===== Data to process

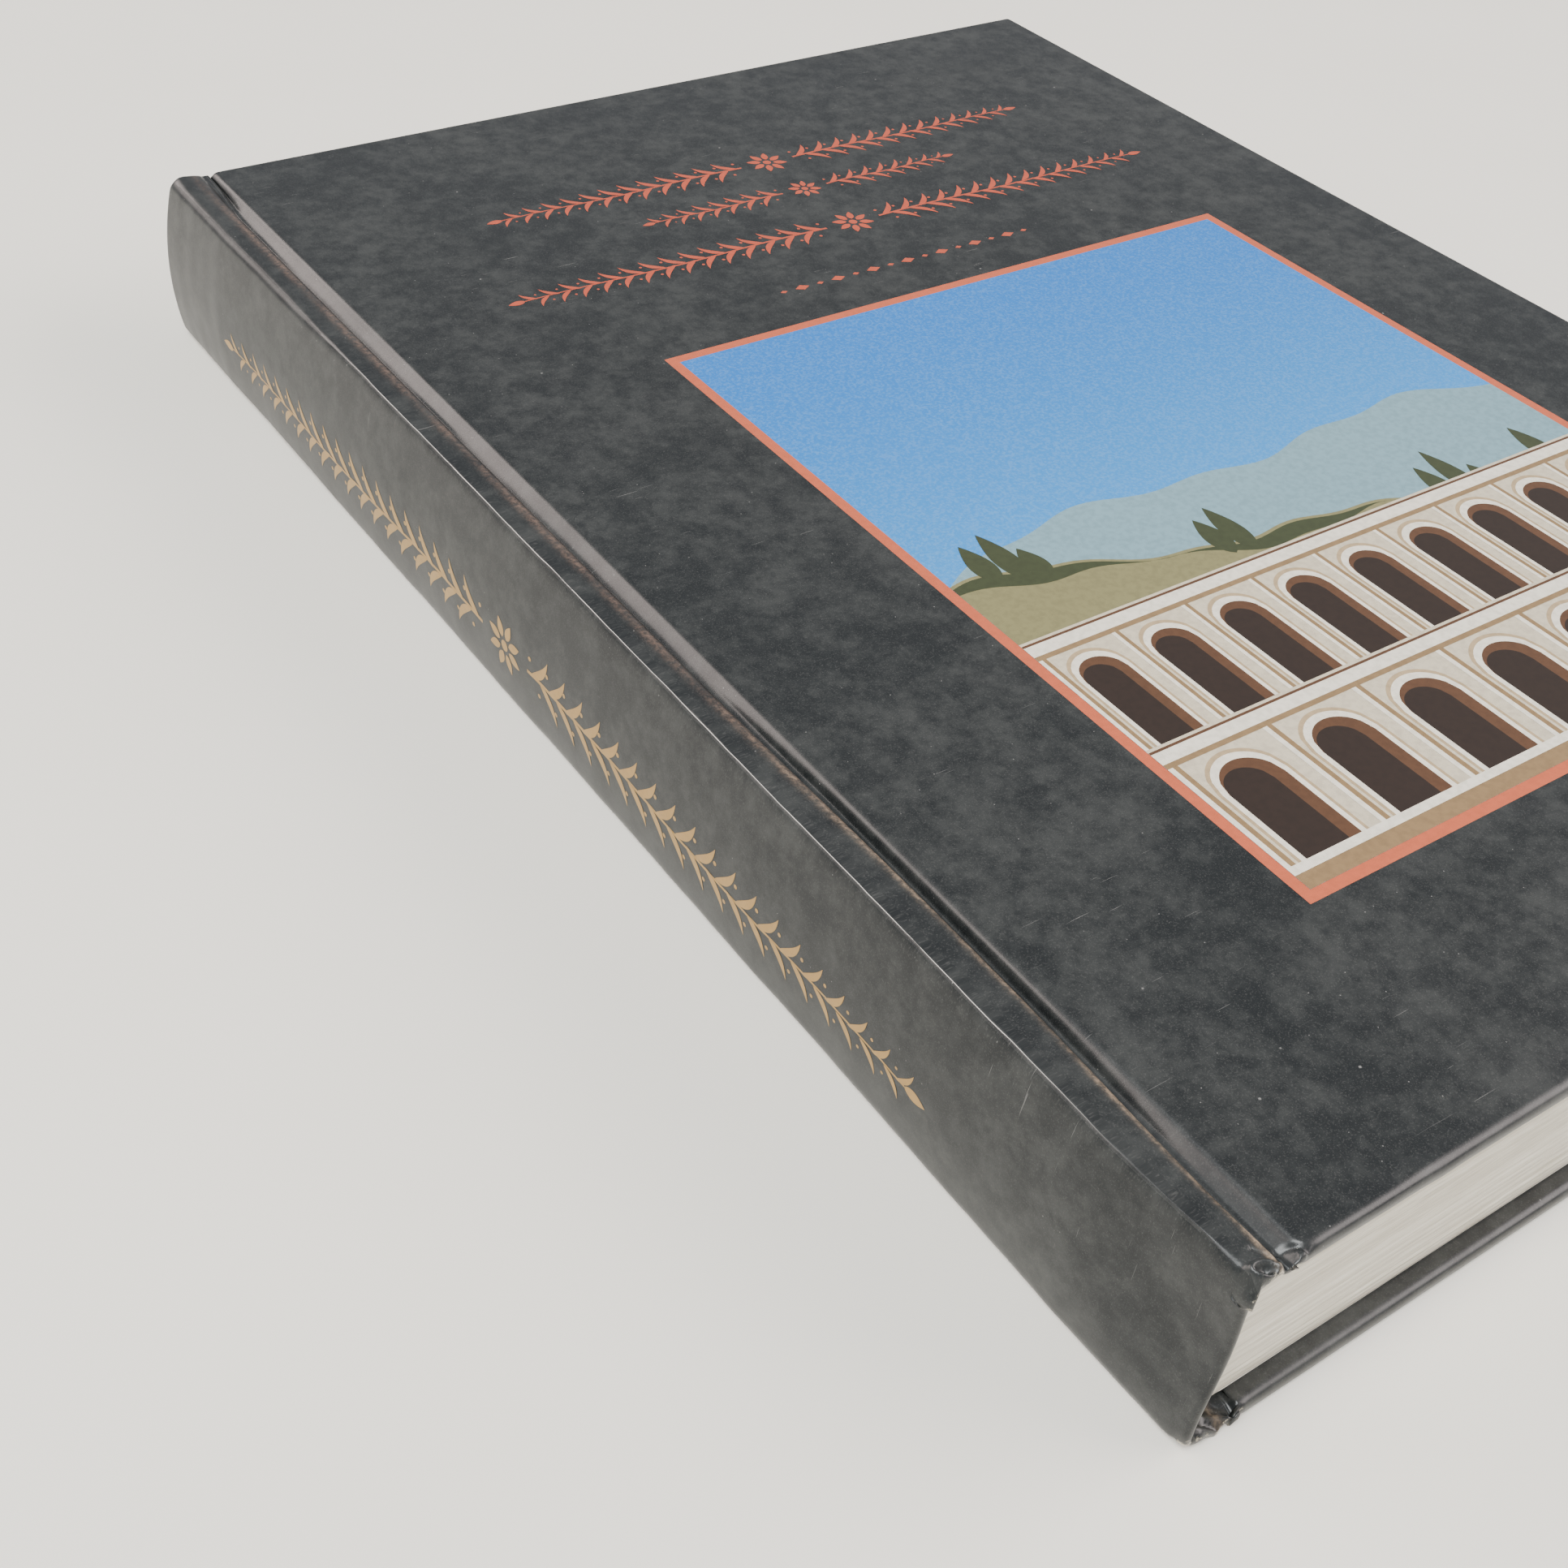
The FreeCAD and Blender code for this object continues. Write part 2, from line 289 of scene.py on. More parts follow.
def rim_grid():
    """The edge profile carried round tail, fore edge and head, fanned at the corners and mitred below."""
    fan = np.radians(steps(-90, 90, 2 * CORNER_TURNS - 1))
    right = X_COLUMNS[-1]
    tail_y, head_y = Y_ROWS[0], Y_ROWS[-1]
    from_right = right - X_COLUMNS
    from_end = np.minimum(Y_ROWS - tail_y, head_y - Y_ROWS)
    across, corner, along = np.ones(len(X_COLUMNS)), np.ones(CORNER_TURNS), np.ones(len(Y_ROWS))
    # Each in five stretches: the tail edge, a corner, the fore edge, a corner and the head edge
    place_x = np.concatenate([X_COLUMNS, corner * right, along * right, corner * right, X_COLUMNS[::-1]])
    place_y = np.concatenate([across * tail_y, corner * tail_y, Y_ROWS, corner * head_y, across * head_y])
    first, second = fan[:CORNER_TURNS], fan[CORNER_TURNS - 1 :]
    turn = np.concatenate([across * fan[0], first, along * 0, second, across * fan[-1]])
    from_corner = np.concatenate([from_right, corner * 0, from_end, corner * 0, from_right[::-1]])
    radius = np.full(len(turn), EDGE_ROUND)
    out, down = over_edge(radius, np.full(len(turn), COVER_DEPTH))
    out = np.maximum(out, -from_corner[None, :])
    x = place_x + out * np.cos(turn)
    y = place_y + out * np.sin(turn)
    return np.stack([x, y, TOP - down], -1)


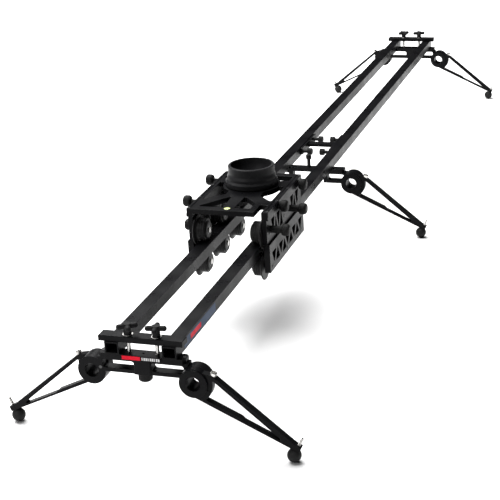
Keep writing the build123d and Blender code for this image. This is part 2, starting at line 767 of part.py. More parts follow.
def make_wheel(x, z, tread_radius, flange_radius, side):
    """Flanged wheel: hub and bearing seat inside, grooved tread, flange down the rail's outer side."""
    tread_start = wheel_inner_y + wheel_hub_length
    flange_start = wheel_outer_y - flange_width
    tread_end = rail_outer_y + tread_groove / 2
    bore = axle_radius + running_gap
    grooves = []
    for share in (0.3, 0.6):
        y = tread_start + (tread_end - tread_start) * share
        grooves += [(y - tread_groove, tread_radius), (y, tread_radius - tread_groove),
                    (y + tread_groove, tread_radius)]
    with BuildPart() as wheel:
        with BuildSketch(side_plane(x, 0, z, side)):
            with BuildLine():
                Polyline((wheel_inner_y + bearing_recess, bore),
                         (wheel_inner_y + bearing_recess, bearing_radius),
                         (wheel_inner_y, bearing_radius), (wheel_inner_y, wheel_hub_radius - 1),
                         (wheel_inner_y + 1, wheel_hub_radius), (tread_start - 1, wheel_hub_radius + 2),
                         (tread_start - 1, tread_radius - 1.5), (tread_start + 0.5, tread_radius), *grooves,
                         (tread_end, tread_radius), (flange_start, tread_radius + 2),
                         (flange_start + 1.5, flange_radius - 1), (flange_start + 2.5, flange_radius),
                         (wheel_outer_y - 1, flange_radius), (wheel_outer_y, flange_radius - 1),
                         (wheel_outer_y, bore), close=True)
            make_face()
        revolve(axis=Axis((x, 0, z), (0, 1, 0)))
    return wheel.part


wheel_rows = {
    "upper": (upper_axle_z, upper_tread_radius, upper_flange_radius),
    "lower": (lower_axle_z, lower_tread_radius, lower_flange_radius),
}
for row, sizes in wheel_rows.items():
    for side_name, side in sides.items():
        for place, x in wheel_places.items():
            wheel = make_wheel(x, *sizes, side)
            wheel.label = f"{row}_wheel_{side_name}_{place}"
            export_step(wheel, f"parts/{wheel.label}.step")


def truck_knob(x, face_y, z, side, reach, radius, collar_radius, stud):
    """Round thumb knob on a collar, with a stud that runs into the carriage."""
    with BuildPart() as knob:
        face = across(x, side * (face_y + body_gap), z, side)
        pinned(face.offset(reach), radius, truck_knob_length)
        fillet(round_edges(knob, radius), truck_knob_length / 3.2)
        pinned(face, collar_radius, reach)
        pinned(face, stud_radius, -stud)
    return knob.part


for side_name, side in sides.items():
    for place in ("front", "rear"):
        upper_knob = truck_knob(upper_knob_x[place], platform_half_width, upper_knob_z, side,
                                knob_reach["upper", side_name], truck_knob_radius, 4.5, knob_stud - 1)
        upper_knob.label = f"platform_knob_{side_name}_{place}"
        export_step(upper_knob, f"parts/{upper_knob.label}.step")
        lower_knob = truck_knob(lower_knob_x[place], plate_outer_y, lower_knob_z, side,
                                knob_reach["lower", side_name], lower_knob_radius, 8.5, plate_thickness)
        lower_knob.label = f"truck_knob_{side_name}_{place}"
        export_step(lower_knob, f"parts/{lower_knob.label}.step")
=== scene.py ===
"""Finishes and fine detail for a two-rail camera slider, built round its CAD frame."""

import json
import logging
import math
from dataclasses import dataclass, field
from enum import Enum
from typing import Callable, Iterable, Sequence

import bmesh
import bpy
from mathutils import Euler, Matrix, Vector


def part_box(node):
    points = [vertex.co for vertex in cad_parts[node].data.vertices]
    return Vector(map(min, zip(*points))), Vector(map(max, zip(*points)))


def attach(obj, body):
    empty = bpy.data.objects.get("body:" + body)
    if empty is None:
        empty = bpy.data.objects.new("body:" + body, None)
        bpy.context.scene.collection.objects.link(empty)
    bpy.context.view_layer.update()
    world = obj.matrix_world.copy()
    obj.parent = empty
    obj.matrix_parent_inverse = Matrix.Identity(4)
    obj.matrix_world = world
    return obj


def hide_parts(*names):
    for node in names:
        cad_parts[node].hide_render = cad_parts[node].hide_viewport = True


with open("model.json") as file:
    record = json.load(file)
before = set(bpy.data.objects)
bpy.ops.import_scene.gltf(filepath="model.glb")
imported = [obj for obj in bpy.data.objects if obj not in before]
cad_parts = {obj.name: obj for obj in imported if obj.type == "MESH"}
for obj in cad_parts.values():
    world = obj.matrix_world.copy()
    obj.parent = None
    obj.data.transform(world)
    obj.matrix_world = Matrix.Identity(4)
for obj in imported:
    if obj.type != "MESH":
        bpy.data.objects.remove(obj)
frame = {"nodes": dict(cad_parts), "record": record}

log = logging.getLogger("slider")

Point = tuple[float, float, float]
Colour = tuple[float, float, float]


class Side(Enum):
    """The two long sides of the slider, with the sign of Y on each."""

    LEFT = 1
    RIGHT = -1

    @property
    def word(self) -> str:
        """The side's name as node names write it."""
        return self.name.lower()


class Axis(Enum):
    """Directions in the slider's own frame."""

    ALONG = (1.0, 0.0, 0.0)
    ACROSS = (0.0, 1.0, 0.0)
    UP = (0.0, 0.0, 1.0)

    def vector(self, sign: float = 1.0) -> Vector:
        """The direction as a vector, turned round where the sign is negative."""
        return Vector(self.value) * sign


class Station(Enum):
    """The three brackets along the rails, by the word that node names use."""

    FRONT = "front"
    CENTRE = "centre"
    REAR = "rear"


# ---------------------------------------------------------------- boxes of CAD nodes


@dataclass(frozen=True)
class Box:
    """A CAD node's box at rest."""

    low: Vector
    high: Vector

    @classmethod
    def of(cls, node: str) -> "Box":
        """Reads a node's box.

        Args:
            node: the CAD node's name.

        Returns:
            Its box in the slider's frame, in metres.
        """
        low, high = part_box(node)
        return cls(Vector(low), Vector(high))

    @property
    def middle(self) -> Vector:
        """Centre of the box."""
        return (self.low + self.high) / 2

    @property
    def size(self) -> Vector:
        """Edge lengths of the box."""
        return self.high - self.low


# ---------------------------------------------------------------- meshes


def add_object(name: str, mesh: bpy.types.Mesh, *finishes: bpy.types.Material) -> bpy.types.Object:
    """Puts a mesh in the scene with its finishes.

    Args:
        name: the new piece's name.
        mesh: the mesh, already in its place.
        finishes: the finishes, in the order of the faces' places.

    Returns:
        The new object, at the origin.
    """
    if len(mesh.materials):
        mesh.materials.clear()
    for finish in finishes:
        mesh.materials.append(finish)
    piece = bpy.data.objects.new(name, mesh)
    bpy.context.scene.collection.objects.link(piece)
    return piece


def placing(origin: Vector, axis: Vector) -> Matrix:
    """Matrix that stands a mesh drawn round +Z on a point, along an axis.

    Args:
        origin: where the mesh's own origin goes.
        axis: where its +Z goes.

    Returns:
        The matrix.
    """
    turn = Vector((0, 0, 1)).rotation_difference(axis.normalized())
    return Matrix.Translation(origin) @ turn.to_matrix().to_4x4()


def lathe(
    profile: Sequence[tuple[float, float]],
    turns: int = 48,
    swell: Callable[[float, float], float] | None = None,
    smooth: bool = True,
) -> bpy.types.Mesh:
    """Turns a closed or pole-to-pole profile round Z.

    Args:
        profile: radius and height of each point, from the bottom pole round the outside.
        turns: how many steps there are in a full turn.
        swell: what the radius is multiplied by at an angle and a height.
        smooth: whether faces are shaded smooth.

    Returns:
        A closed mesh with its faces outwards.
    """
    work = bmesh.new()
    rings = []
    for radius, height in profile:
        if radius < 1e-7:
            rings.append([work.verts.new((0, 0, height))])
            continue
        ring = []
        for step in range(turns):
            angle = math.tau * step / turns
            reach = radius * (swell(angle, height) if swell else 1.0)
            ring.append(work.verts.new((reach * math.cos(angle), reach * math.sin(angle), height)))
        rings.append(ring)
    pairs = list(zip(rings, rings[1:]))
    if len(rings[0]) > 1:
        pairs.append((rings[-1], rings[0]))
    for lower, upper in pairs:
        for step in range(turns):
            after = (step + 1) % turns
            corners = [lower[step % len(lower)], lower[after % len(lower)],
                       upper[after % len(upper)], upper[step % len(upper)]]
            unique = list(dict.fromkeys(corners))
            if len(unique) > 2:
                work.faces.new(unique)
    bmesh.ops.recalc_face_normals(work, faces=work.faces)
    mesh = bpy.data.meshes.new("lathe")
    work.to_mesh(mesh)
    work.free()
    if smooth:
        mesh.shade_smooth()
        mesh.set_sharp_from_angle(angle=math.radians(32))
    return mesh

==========

[Aim] Retype exactly what runs from the line containing "zip(*points))), Vector(map(max, zip(*points)))" through the line containing "obj.parent = None", both lines included, and stop there.

[Solution for this problem]
    return Vector(map(min, zip(*points))), Vector(map(max, zip(*points)))


def attach(obj, body):
    empty = bpy.data.objects.get("body:" + body)
    if empty is None:
        empty = bpy.data.objects.new("body:" + body, None)
        bpy.context.scene.collection.objects.link(empty)
    bpy.context.view_layer.update()
    world = obj.matrix_world.copy()
    obj.parent = empty
    obj.matrix_parent_inverse = Matrix.Identity(4)
    obj.matrix_world = world
    return obj


def hide_parts(*names):
    for node in names:
        cad_parts[node].hide_render = cad_parts[node].hide_viewport = True


with open("model.json") as file:
    record = json.load(file)
before = set(bpy.data.objects)
bpy.ops.import_scene.gltf(filepath="model.glb")
imported = [obj for obj in bpy.data.objects if obj not in before]
cad_parts = {obj.name: obj for obj in imported if obj.type == "MESH"}
for obj in cad_parts.values():
    world = obj.matrix_world.copy()
    obj.parent = None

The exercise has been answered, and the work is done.